Glossary
Key terms from 5S, Lean manufacturing, and home organization.
Seiri (Sort)
整理The first phase of 5S. Systematically remove unnecessary items from a space, keeping only what serves a purpose in that room. At home, this means going through every item and deciding whether it earns its place.
Seiton (Set in order)
整頓The second phase of 5S. Give every remaining item a specific, logical, permanent home. Items are positioned by frequency of use and grouped by activity, not by category.
Seiso (Shine)
清掃The third phase of 5S. Regular cleaning and maintenance to keep spaces in the state created by Sort and Set in Order. At home, this is the 15-minute daily routine.
Seiketsu (Standardize)
清潔The fourth phase of 5S. Establish consistent routines, visual cues, and shared expectations so that maintenance becomes automatic rather than effortful.
Shitsuke (Sustain)
躾The fifth phase of 5S. Build lasting habits through weekly reviews, monthly check-ins, and seasonal re-sorts. The continuous improvement cycle that prevents organized spaces from drifting back to disorder.
5S
A five-phase methodology for organizing and maintaining spaces, originally developed at Toyota as part of the Lean manufacturing system. The five phases are Sort, Set in Order, Shine, Standardize, and Sustain.
Activity zone
A defined area within a room where items are grouped by the activity they support, not by their category. For example, a kitchen prep zone contains cutting boards, knives, and bowls together because they are all used during food preparation.
Closing shift
An evening routine where you reset your home for the next day, borrowing the concept from restaurants and retail stores. Typically 10 to 15 minutes covering kitchen surfaces, living areas, and the entryway.
Continuous improvement
The principle that organization is never "finished" — it requires ongoing review and adjustment. In 5S, this is the loop from Sustain back to Sort, where you periodically re-evaluate whether the system is still working.
Energy decay
The natural tendency for organized spaces to become disorganized over time as new items enter, routines slip, and habits weaken. 5S's Sustain phase is specifically designed to counteract energy decay.
Frequency-based placement
An organizing principle where items used daily are positioned within arm's reach, weekly items go in easy-access storage, and monthly or seasonal items go in deeper storage. Prevents the common mistake of burying daily items behind rarely used ones.
Kaizen
Japanese term meaning "continuous improvement." A core philosophy behind 5S and Lean manufacturing, applied to home organization through the Sustain phase's regular review cycles.
Lean manufacturing
A production methodology developed at Toyota focused on eliminating waste and maximizing efficiency. 5S is one of the foundational tools of Lean, providing the organized workspace on which other Lean methods depend.
Muda
Japanese term meaning "waste." In home organization, muda includes unnecessary items taking up space, time spent searching for things, excess cleaning caused by clutter, and repeated reorganizing of spaces that lack a system.
Quick win
A small, fast task that produces a visible improvement. In 5S, quick wins are used in the Sort and Shine phases to build momentum — clearing one drawer, wiping one surface, or removing five items from a shelf.
Sort decision
The evaluation applied to every item during the Sort phase: keep here (it belongs and is used), relocate (it belongs in the home but not this room), remove (donate, recycle, or discard), or hold (place in a 30-day box for evaluation).

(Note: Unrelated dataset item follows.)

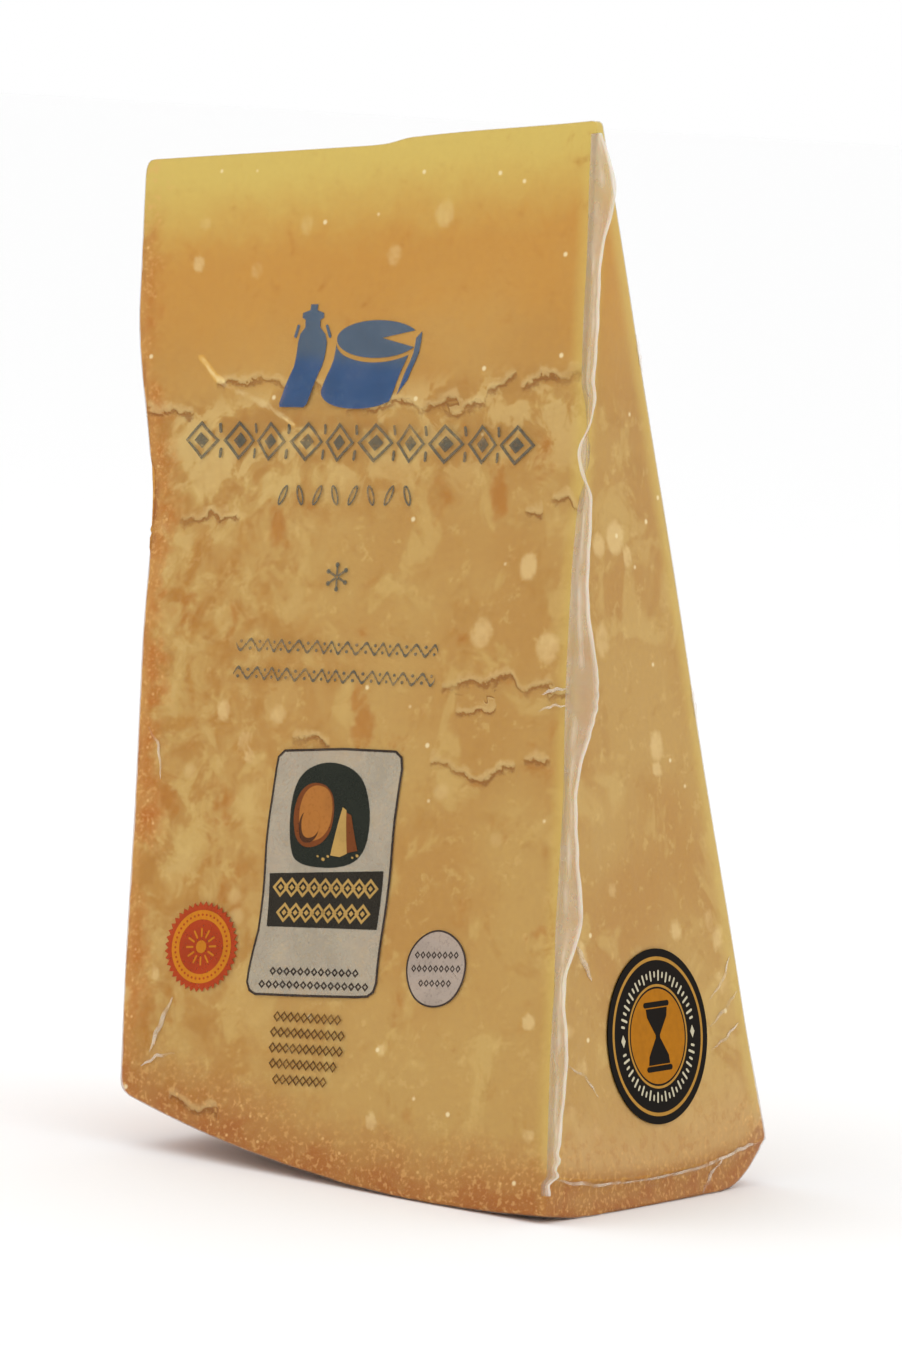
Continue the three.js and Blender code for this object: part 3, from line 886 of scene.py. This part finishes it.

Toyota Production System (TPS)
The manufacturing philosophy developed at Toyota that gave rise to 5S, Lean manufacturing, and Kaizen. TPS was pioneered by Taiichi Ohno and Shigeo Shingo in the decades following World War II.
Visual standard
A visual cue that makes the correct state of a space obvious at a glance. In manufacturing, this includes shadow boards showing where tools go. At home, it includes labeled containers, designated spots on shelves, and hooks for every coat.
Zero cognitive load
The design principle behind Calmer Home. The system should require no decision-making, no planning, and no thinking from the user. One task surfaces at a time, the app chooses which room needs attention, and the user simply acts.